For months, there had been widespread speculation that Orszag was considering leaving the administration, especially after the announcement that he was engaged to be married to Bianna Golodryga in September. She is now co-anchor of the “Good Morning America” weekend edition, as well as ABC News’s business correspondent. Orszag decided this week that two years at OMB was enough for him, when the average tenure of the budget director was a year and a half, and that he wanted to focus on his wedding, according to a source close to him.
Orszag, 41, has become the first Cabinet-level member of President Barack Obama's team to depart the administration. As OMB director, Orszag has a pivotal role in shaping and defending how the administration spends the public's money. He quickly emerged from a bureaucratic post to become a prominent spokesman for the administration, often on plans to confront the deficit and to spur the economy.
Robert Reischauer, a former director of the Congressional Budget Office and a friend of Orszag’s, said Orzag will leave behind a very positive legacy. “He was a key player both in the economic stimulus intitiative and health reform legislation, and it’s rare for an OMB director to play significant substantive roles in complex policy issues such as those,” said Reischauer, now head of the Urban Institute. “And of course he comes with a stellar academic background and policy mind on those two topics.”

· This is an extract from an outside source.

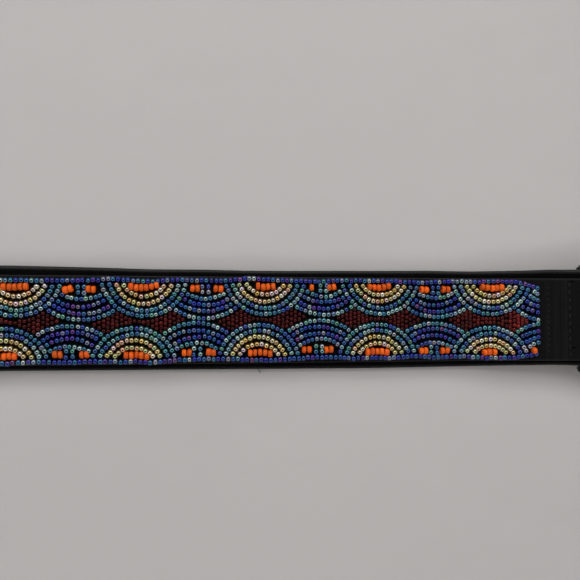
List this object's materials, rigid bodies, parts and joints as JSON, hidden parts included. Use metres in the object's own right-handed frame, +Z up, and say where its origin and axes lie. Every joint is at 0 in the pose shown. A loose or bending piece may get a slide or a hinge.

Orszag came to Obama's government from the position of director of the Congressional Budget Office, the agency charged with providing nonpartisan analyses of economic issues to lawmakers. He served during Bill Clinton's administration as an assistant to the president for economic policy and as a senior adviser at the National Economic Council. The move comes as Obama continues to face the steep economic challenges of reining in the deficit and rallying support for more stimulus spending. The economic recovery is plodding along but unemployment remains near 10 percent.
"[Orszag] brought tremendous energy and knowledge to his work in this post," said Senate Budget Committee Chairman Kent Conrad, D-N.D., who picked Orszag for the CBO job. "He has served the country with distinction, and his presence on the president’s economic team will clearly be missed."